Prefer governed tools in project instructions
Configure CLAUDE.md or the equivalent project instruction surface so agents prefer governed tools for sensitive operations.
Atested is self-hosted. You deploy one server, connect compatible AI tools to it, and begin routing governed actions through the MCP surface. The system produces governance records, transparency metrics, and attestation artifacts inside your own environment.
Deploy Atested on infrastructure you control. Connect your team's AI tools to the governed surface. Governed actions then flow through Atested for policy evaluation, signed record generation, and later verification.
The model is operationally simple: one governed server, multiple client tools, one audit trail.
Point compatible tools at the Atested MCP server, configure project instructions so governed tools are preferred on sensitive work, and connect observation hooks so the transparency metric reflects both governed and observed activity.
Atested works with MCP-compatible AI tools that can route actions through a custom MCP server, including Claude Code, Cursor, Cline, Windsurf, and other tools that expose the same connection model.

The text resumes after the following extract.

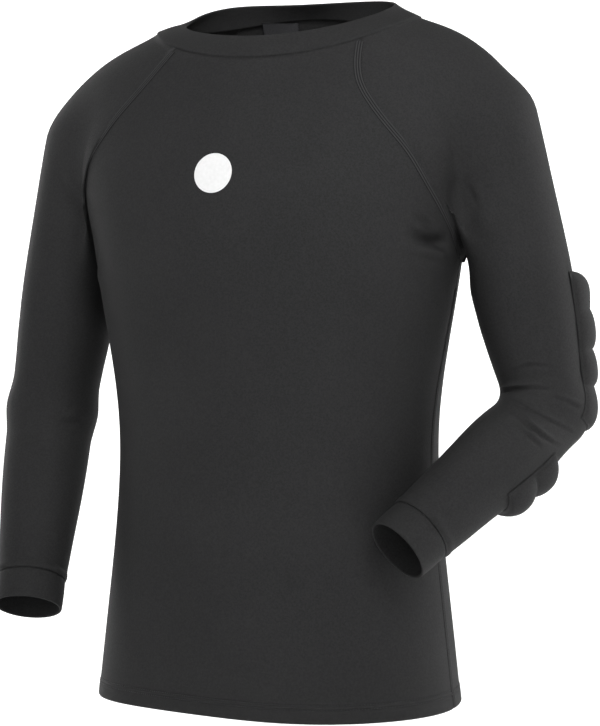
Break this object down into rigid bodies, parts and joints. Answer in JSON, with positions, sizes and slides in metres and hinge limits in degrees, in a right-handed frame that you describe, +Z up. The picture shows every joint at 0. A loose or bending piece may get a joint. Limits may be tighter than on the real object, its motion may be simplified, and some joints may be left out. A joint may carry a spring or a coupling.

Compatibility matters because Atested governs actions that flow through its MCP surface. If a tool cannot send actions through that surface, Atested cannot govern those actions.
ChatGPT does not support custom MCP servers, so it cannot route actions through Atested.
Claude.ai chat's custom MCP connector path has known issues, so it is not a reliable Atested target today.
Any tool without MCP support cannot route governed actions through Atested.
Configure CLAUDE.md or the equivalent project instruction surface so agents prefer governed tools for sensitive operations.
Observation hooks let Atested count native activity that remains outside governance, so the transparency metric reflects reality instead of only governed flow.
Establish organizational rules that commits, production-adjacent edits, deployment changes, or other sensitive actions should go through governed paths.
Treat transparency as an operating signal. It shows how much activity is governed versus merely observed.
As new tool integrations become available, bring them under governance instead of assuming coverage will expand automatically.
Coverage improves when the team understands which actions flow through governance and which still occur natively in the client tool.
Atested governs every action that flows through it. It cannot force all actions to flow through it. AI tools have native capabilities that operate outside governance. This is a structural reality in open tool environments, not a defect specific to Atested.
The transparency metric makes that boundary visible and measurable so organizations can improve governance coverage with facts instead of assumptions.
{
"governed_operations": 1842,
"observed_native_operations": 716,
"transparency_ratio": "72%",
"observation_mode": "hook-reported",
"operator_goal": "increase governed coverage"
}
For environments where evidentiary enforcement is not sufficient on its own, Atested can be deployed with stronger structural controls such as credential-gated resource access and exclusive capability surfaces.
That is a custom deployment architecture, not the default product path.